= Written instruction =
Set down word for word each line from the start of the listing through the line that contains "# its far edge", both included.
_ _ _ _ _ _ _
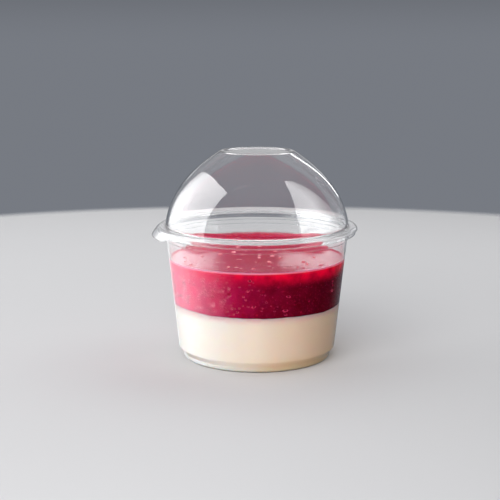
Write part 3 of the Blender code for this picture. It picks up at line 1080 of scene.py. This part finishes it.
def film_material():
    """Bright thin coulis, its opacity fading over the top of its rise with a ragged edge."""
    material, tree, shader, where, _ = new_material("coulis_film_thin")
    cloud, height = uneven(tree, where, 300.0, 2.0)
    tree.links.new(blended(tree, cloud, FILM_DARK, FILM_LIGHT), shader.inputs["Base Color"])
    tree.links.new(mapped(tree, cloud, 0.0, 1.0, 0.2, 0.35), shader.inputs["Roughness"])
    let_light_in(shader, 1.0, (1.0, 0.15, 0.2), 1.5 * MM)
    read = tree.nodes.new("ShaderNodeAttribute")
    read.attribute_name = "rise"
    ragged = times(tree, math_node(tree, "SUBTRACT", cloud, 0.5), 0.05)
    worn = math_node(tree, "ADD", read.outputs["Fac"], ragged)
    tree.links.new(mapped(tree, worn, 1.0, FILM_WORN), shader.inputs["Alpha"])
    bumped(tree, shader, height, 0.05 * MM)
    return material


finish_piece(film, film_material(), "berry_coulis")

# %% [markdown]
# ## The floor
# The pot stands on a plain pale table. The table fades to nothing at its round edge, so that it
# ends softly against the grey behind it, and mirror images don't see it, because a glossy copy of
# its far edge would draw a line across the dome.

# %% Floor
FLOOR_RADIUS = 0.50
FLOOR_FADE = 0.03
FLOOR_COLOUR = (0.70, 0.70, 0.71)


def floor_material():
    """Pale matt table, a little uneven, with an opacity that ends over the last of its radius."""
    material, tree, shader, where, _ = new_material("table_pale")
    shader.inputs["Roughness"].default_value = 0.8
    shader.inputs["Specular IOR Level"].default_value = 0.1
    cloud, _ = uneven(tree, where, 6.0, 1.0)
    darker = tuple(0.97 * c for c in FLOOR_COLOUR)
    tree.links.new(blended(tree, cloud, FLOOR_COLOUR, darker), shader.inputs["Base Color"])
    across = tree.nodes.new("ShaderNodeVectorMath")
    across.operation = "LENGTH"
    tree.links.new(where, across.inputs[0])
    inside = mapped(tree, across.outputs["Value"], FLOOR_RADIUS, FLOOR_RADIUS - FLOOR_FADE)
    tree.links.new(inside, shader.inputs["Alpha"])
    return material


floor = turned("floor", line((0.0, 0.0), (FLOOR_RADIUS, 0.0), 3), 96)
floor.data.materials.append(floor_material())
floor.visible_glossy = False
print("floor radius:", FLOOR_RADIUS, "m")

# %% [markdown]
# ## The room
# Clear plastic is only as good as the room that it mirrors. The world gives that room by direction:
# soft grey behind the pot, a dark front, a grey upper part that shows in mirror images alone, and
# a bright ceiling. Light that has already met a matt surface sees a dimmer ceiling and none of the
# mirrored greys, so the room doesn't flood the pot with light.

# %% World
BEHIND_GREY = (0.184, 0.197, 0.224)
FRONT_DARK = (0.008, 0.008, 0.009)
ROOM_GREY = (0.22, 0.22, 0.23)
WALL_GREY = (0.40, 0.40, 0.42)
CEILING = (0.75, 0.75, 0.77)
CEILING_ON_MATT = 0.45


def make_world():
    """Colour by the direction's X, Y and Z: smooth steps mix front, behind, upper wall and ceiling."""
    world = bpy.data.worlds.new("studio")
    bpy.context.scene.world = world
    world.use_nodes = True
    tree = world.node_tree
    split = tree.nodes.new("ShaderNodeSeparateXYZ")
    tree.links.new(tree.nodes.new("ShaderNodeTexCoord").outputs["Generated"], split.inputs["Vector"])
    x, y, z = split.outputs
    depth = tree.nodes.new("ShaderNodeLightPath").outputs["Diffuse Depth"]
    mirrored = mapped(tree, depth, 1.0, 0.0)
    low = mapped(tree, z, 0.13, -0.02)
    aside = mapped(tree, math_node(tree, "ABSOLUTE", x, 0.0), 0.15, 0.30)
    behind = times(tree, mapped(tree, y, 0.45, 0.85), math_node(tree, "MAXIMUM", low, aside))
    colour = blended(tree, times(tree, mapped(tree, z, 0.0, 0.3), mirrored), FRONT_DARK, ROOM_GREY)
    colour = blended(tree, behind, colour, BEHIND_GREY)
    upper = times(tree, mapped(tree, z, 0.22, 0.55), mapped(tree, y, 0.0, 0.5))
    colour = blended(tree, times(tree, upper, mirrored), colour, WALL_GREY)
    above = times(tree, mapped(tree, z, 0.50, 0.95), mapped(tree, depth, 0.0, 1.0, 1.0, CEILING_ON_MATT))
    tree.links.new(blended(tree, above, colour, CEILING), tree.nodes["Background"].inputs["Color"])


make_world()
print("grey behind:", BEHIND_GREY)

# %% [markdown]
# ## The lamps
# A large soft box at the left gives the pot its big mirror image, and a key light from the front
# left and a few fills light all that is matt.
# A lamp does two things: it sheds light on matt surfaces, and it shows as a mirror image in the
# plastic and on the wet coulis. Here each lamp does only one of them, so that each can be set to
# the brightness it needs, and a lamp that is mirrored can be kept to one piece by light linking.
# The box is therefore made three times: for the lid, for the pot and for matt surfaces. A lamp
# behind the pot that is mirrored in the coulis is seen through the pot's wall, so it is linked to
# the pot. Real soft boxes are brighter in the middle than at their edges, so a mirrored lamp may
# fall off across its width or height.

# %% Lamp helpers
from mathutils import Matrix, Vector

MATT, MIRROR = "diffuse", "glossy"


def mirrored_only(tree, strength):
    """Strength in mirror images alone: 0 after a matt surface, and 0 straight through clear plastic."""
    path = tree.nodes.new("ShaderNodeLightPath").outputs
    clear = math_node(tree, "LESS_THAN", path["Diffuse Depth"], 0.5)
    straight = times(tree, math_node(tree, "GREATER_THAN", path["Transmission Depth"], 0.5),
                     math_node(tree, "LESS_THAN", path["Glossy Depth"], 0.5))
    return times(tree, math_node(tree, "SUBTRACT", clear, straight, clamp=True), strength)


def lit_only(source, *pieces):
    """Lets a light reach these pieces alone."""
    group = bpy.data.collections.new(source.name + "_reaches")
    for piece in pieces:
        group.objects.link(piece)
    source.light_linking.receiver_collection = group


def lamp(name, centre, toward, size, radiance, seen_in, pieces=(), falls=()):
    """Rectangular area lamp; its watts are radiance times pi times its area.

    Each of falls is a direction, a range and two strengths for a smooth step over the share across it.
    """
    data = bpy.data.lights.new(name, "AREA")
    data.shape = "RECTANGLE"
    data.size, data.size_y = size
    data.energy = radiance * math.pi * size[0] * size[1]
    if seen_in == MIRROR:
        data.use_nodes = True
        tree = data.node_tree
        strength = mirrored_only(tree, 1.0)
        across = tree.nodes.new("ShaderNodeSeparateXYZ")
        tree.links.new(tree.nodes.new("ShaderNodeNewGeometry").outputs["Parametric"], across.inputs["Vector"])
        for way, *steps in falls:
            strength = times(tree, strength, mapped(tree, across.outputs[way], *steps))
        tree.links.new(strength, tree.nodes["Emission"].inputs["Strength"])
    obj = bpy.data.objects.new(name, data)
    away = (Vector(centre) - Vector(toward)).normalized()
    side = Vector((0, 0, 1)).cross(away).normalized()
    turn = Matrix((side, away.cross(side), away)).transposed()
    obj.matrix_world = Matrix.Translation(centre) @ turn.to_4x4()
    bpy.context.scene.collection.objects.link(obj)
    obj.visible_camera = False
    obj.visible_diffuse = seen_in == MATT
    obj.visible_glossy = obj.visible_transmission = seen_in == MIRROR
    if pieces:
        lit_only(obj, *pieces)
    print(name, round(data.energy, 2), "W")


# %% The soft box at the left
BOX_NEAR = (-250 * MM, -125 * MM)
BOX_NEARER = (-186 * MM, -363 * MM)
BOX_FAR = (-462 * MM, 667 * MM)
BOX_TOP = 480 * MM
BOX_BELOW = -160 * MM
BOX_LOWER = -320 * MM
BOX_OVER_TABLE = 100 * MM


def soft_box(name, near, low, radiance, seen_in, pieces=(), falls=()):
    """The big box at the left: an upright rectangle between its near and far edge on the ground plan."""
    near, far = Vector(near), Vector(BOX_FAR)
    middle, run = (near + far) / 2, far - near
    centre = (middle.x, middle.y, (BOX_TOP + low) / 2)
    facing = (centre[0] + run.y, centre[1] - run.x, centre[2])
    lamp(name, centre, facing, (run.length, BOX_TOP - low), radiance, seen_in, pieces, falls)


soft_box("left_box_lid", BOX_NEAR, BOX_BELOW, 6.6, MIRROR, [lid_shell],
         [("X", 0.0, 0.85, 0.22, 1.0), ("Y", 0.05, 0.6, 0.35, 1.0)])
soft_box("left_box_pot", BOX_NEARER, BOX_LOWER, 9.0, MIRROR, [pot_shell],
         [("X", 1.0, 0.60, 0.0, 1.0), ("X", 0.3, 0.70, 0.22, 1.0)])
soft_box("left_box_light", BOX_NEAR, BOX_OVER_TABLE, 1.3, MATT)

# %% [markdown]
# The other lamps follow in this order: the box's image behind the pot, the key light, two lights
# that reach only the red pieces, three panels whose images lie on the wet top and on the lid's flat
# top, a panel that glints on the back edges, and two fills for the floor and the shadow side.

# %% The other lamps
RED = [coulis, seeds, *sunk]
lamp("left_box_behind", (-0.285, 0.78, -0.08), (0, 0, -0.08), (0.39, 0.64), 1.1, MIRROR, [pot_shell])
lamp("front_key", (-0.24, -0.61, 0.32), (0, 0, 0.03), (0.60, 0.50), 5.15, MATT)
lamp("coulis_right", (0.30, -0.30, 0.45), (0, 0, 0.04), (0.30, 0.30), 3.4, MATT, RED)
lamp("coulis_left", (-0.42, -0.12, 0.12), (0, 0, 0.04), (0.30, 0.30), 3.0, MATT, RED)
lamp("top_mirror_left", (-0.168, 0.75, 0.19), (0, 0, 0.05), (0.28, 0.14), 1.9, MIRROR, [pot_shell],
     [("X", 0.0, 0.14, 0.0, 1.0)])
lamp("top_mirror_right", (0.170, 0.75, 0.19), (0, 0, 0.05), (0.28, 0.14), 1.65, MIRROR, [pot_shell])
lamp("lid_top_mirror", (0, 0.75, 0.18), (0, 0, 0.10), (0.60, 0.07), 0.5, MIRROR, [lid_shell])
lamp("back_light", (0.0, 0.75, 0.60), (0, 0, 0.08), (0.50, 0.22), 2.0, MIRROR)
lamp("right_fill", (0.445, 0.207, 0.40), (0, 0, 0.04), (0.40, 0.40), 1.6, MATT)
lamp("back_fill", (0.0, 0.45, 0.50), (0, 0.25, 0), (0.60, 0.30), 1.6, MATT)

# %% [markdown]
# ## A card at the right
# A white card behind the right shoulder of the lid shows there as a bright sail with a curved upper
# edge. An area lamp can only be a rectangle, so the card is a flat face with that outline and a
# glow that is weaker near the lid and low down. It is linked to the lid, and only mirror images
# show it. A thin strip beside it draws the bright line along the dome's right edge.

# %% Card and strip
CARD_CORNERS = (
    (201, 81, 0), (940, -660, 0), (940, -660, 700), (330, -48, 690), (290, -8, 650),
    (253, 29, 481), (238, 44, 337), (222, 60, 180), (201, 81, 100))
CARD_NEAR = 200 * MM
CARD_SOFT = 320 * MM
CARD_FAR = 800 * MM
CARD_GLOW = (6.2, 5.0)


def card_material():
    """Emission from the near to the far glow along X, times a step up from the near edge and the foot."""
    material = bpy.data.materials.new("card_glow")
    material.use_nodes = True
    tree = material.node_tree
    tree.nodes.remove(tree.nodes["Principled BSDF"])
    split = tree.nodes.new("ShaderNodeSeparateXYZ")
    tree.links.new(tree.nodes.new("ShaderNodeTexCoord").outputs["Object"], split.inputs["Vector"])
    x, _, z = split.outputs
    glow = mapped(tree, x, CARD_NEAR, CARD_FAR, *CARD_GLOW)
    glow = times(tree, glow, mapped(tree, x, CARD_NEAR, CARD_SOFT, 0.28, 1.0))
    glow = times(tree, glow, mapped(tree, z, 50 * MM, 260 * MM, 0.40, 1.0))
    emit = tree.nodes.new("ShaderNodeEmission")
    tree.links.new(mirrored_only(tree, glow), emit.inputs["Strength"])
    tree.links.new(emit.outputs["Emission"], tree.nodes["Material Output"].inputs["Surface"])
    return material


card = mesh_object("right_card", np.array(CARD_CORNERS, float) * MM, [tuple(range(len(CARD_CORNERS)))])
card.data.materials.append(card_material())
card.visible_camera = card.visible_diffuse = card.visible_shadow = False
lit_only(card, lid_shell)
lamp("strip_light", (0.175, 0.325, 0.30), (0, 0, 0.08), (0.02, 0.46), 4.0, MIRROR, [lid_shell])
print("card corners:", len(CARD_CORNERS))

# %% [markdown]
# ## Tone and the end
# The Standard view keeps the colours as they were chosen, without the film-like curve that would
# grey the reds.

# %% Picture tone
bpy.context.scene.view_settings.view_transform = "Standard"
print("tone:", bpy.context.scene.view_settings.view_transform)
_ _ _ _ _ _ _
= The reply =
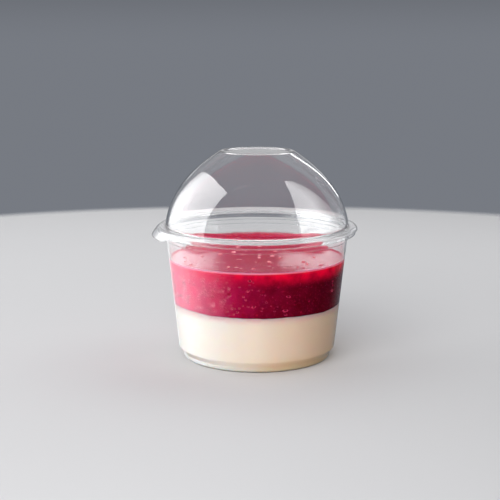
Write part 3 of the Blender code for this picture. It picks up at line 1080 of scene.py. This part finishes it.
def film_material():
    """Bright thin coulis, its opacity fading over the top of its rise with a ragged edge."""
    material, tree, shader, where, _ = new_material("coulis_film_thin")
    cloud, height = uneven(tree, where, 300.0, 2.0)
    tree.links.new(blended(tree, cloud, FILM_DARK, FILM_LIGHT), shader.inputs["Base Color"])
    tree.links.new(mapped(tree, cloud, 0.0, 1.0, 0.2, 0.35), shader.inputs["Roughness"])
    let_light_in(shader, 1.0, (1.0, 0.15, 0.2), 1.5 * MM)
    read = tree.nodes.new("ShaderNodeAttribute")
    read.attribute_name = "rise"
    ragged = times(tree, math_node(tree, "SUBTRACT", cloud, 0.5), 0.05)
    worn = math_node(tree, "ADD", read.outputs["Fac"], ragged)
    tree.links.new(mapped(tree, worn, 1.0, FILM_WORN), shader.inputs["Alpha"])
    bumped(tree, shader, height, 0.05 * MM)
    return material


finish_piece(film, film_material(), "berry_coulis")

# %% [markdown]
# ## The floor
# The pot stands on a plain pale table. The table fades to nothing at its round edge, so that it
# ends softly against the grey behind it, and mirror images don't see it, because a glossy copy of
# its far edge would draw a line across the dome.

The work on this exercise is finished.